How a Range Rover is used will have a big effect on its condition and durability. Most of these cars are now used sparingly and even then, only on-road. But if you find a car that’s been used in an off-road environment, the suspension, steering and brakes are much more likely to be worn out.

All Range Rover Classics have a big following, with the first year of production especially sought after. However, all two-door cars are desirable, while later four-door cars loaded with kit, in very good condition and with a low mileage will also fetch big money.

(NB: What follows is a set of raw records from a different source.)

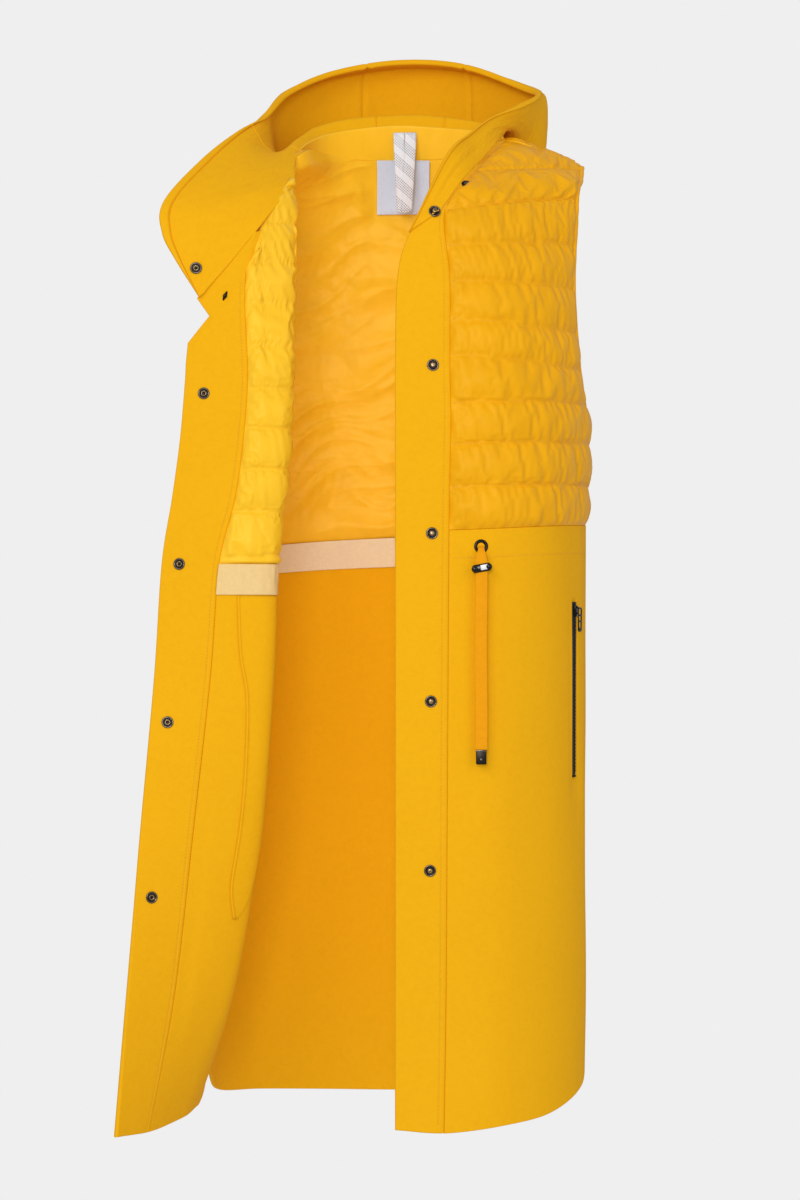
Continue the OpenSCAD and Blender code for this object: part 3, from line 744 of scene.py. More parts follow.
def quilt(panel, quilting, seed, height, edge_pull=9.0):
    """Height of the quilting over a panel, in mm, with puckers that run across the stitch lines."""
    q = channels(panel.p, quilting)
    k = np.floor(q)
    f = q - k
    from_line = np.minimum(f, 1 - f) * CHANNEL
    puff = np.sin(np.pi * f) ** 0.62
    s = panel.along
    pucker = np.zeros_like(f)
    for number in np.unique(k):
        here = k == number
        lean = (f - 0.5) * 10
        pucker = np.where(here, waves(s + lean, np.zeros_like(s), seed + int(number), 7, 22, 10), pucker)
    near = np.exp(-from_line / 10)
    out = height * puff * (1 + 0.16 * waves(s, panel.up, seed + 50, 40, 120))
    out += pucker * (1.35 * near + 0.30) * np.clip(from_line / 3.0, 0.12, 1)
    out += 0.5 * waves(s, panel.up * 0.45, seed + 90, 12, 36)
    sides = np.minimum(s, s[:, -1:] - s)
    return np.maximum(out * np.clip(sides / edge_pull, 0, 1) ** 0.6, -0.4)


# ---------------------------------------------------------------- cloth simulation of the quilted cloths
SIM_STEP = 2.7                   # mm between the points that are simulated
SIM_FRAMES = 18
MOST_MOVE = 7.0                  # mm that a point of the cloth may move
HELD_NEAR = 0.55                 # steps on both sides of a stitch line that are held


def simulated(panel, quilting, seed, side, height, slack, pressure):
    """Moves of a cloth held along its stitch lines and edges, cut too long in between and blown from within.

    The result is in mm for each point of the panel; side is 1 to blow along the panel's outward normal.
    A point moves MOST_MOVE at most, and never into the wadding."""
    us, vs = panel.u[0], panel.v[:, 0]
    nu = max(8, int(panel.along[:, -1].mean() / SIM_STEP))
    nv = max(8, int(panel.up[-1].mean() / SIM_STEP))
    coarse = Panel(panel.net, np.linspace(us[0], us[-1], nu), np.linspace(vs[0], vs[-1], nv), side=panel.side)
    out = coarse.n * side
    q = channels(coarse.p, quilting)
    held = np.abs(q - np.round(q)) < HELD_NEAR * SIM_STEP / CHANNEL
    held[[0, -1], :] = True
    held[:, [0, -1]] = True
    shape = quilt(coarse, quilting, seed, height)
    shape[held] = 0
    start = coarse.p + out * shape[..., None]
    faces = grid_faces(nu, nv, 0, side * panel.side < 0)
    mesh = bpy.data.meshes.new("cloth_in_work")
    mesh.from_pydata((start.reshape(-1, 3) * MM).tolist(), [], faces.tolist())
    o = bpy.data.objects.new("cloth_in_work", mesh)
    bpy.context.scene.collection.objects.link(o)
    group = o.vertex_groups.new(name="held")
    group.add(np.nonzero(held.ravel())[0].tolist(), 1.0, "REPLACE")
    modifier = o.modifiers.new("cloth", "CLOTH")
    c = modifier.settings
    c.quality = 5
    c.mass = 0.12
    c.tension_stiffness = c.compression_stiffness = 12
    c.shear_stiffness = 3
    c.bending_stiffness = 0.35
    c.tension_damping = c.compression_damping = 8
    c.air_damping = 3
    c.shrink_min = -slack
    c.use_pressure = True
    c.uniform_pressure_force = pressure
    c.vertex_group_mass = "held"
    c.pin_stiffness = 1.0
    c.effector_weights.gravity = 0
    modifier.collision_settings.use_collision = False
    modifier.point_cache.frame_start = 1
    modifier.point_cache.frame_end = SIM_FRAMES
    for frame_number in range(1, SIM_FRAMES + 1):
        bpy.context.scene.frame_set(frame_number)
    done = o.evaluated_get(bpy.context.evaluated_depsgraph_get())
    points = np.empty(nu * nv * 3)
    done.data.vertices.foreach_get("co", points)
    move = points.reshape(nv, nu, 3) / MM - coarse.p
    bpy.data.objects.remove(o)
    bpy.data.meshes.remove(mesh)
    bpy.context.scene.frame_set(1)
    lift = (move * out).sum(-1, keepdims=True)
    move += out * (np.clip(lift, 0, MOST_MOVE) - lift)
    size = np.linalg.norm(move, axis=-1, keepdims=True)
    move *= np.minimum(1, MOST_MOVE / np.maximum(size, 1e-6))
    wu = weights((us - us[0]) / (us[-1] - us[0]) * (nu - 1), nu)
    wv = weights((vs - vs[0]) / (vs[-1] - vs[0]) * (nv - 1), nv)
    return np.einsum("ki,lj,ijc->klc", wv, wu, move, optimize=True)


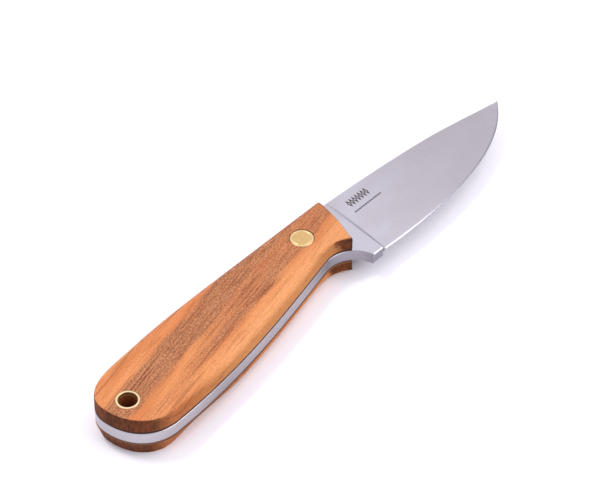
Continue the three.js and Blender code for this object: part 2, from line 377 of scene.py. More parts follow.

Of the later Range Rovers, those with the 3.9-litre engine are seen as the sweet spot as the engine is reliable, smooth and torquey – the 4.2 and 4.6-litre V8s aren’t as long-lived. The Chrysler-supplied three-speed auto is also a very good transmission, but the four-speed ZF unit that came later is even better. The manual gearbox is nice enough to use but most buyers want an auto as it suits the Range Rover’s relaxed nature. And when it comes to cars that are relaxing to drive, few are more so than the Range Rover.